(Records that describe objects)
========

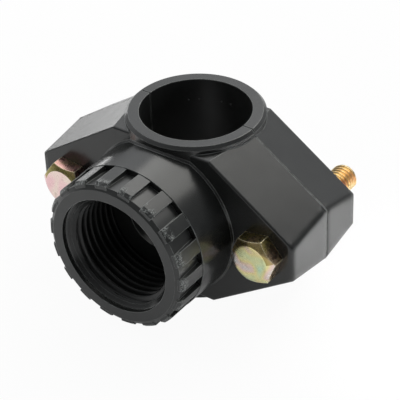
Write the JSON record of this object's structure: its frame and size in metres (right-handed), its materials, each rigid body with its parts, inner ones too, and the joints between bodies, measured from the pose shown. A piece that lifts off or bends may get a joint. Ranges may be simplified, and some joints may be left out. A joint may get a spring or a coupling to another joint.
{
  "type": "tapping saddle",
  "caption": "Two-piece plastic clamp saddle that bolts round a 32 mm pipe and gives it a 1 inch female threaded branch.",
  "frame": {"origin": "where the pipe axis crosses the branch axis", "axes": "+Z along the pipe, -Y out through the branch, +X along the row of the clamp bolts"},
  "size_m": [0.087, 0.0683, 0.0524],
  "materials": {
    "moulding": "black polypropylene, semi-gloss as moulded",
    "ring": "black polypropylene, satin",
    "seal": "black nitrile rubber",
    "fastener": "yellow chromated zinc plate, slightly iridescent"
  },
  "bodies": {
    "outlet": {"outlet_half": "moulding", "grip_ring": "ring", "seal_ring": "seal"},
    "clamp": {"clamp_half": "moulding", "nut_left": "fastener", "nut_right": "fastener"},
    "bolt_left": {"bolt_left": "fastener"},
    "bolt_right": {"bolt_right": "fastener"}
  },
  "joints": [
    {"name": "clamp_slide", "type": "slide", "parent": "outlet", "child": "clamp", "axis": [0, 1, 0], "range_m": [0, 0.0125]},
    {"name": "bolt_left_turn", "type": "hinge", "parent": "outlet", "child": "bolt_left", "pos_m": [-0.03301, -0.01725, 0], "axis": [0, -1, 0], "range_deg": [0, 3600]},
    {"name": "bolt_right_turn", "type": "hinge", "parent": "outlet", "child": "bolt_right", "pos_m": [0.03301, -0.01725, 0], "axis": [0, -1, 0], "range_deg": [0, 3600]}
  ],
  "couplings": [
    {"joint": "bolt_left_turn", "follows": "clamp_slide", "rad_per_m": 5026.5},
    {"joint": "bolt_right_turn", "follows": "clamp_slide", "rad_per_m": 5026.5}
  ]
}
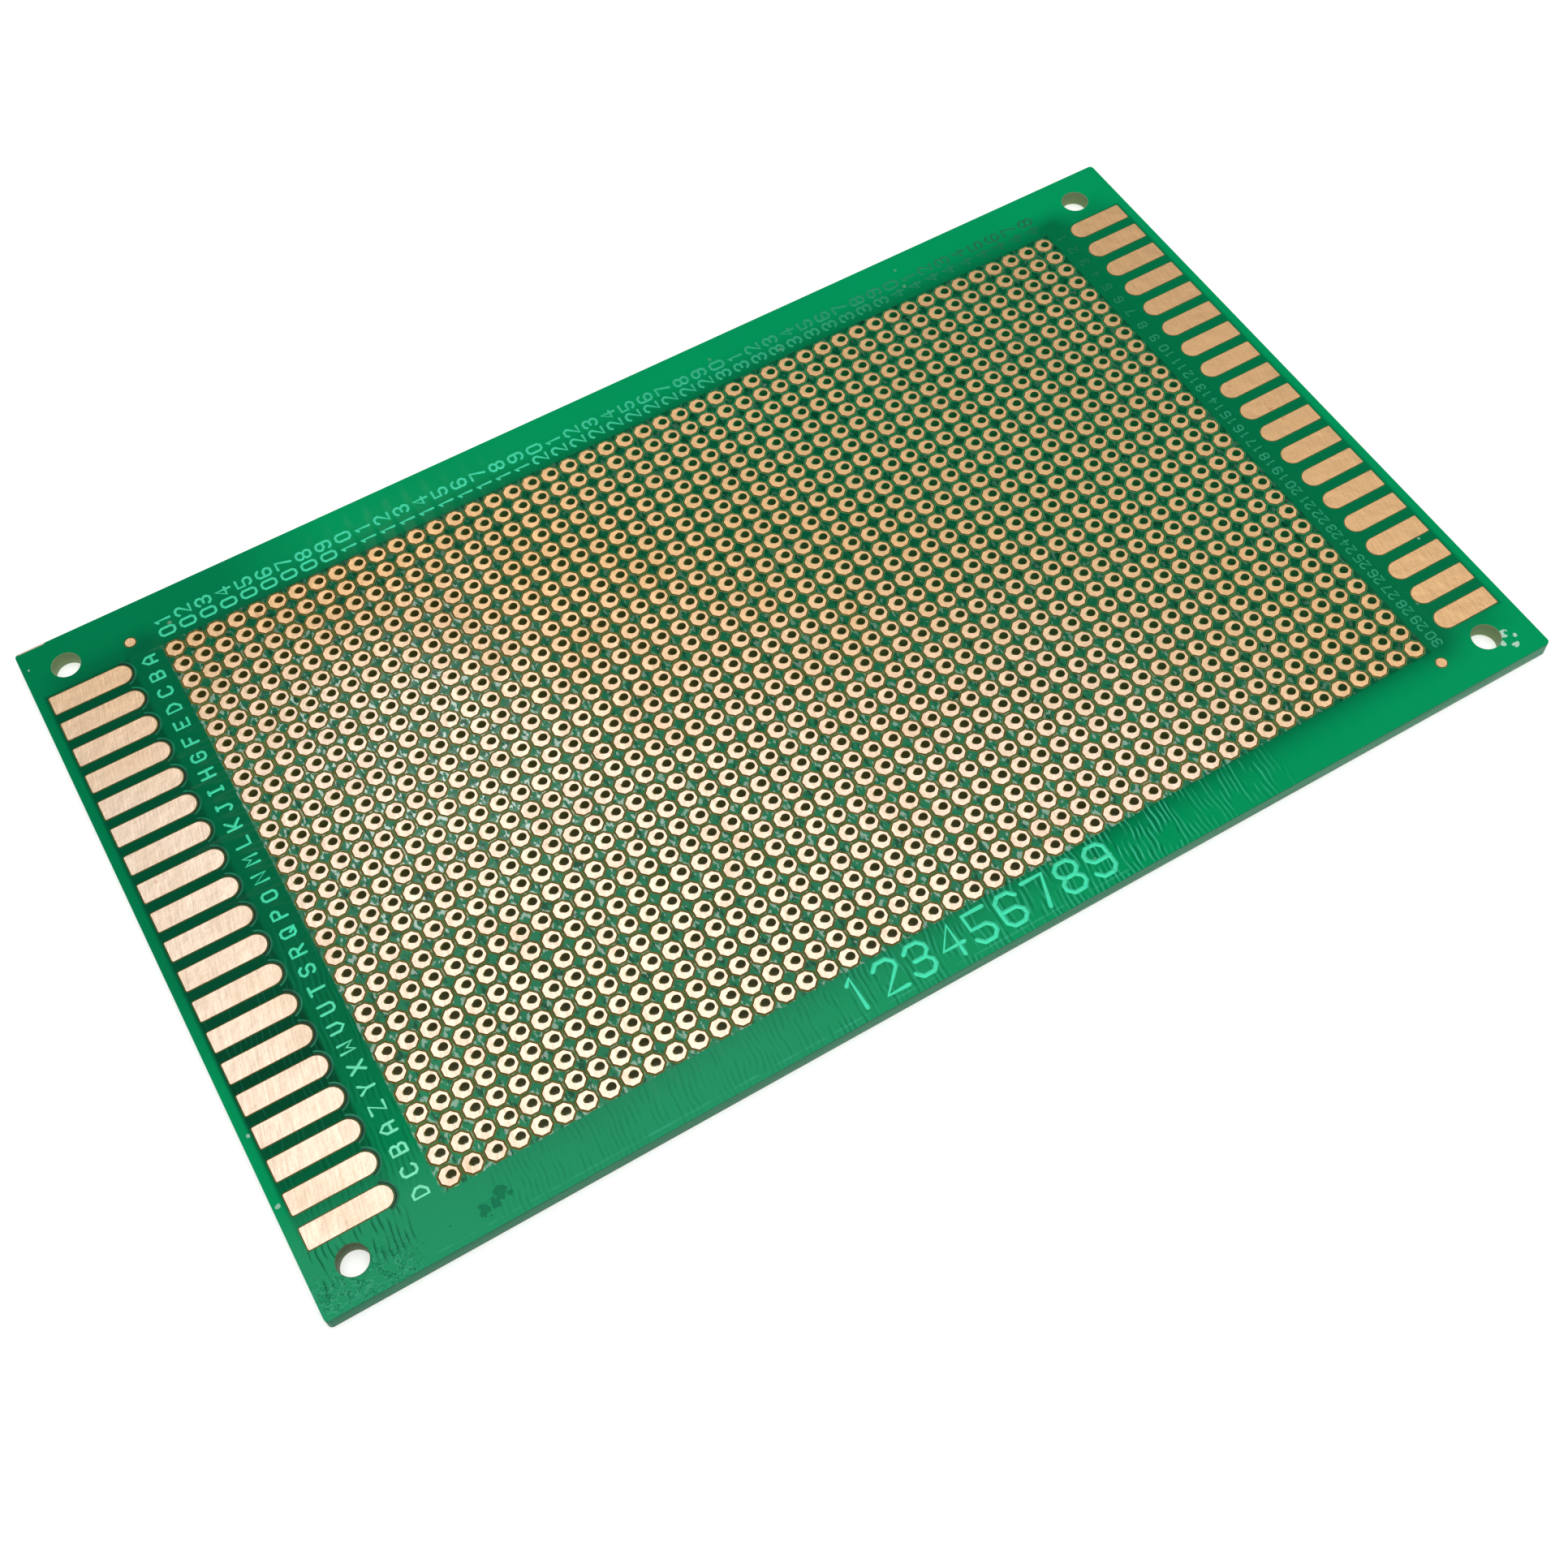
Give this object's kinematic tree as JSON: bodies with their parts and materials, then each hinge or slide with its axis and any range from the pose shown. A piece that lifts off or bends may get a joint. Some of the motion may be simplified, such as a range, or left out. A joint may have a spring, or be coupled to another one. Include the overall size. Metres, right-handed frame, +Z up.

========

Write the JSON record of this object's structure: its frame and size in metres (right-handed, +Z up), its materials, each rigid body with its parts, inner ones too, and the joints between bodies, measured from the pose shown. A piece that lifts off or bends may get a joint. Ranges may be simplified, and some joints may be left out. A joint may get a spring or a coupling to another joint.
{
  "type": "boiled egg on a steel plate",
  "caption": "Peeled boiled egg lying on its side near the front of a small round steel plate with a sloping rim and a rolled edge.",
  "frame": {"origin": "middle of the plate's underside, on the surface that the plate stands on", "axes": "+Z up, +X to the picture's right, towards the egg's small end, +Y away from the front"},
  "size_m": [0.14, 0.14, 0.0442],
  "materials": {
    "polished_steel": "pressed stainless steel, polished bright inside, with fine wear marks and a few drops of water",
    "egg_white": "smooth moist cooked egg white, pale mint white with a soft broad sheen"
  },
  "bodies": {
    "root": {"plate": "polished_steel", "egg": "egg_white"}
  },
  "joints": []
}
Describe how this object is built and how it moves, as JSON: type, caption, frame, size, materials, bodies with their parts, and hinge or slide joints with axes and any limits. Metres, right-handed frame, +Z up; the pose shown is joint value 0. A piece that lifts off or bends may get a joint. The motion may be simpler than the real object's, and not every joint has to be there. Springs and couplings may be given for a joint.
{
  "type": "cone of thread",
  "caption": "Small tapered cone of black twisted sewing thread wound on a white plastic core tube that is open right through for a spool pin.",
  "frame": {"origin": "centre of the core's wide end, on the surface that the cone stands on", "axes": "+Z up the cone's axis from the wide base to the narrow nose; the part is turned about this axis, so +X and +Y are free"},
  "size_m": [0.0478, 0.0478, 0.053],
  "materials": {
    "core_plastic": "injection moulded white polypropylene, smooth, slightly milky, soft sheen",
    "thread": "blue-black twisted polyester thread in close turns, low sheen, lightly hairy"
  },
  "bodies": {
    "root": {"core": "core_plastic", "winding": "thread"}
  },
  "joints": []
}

========

## GOAL:
Extract every line from the records above that contains the word "Write".

## EXERCISE ANSWER:
Write the JSON record of this object's structure: its frame and size in metres (right-handed), its materials, each rigid body with its parts, inner ones too, and the joints between bodies, measured from the pose shown. A piece that lifts off or bends may get a joint. Ranges may be simplified, and some joints may be left out. A joint may get a spring or a coupling to another joint.
Write the JSON record of this object's structure: its frame and size in metres (right-handed, +Z up), its materials, each rigid body with its parts, inner ones too, and the joints between bodies, measured from the pose shown. A piece that lifts off or bends may get a joint. Ranges may be simplified, and some joints may be left out. A joint may get a spring or a coupling to another joint.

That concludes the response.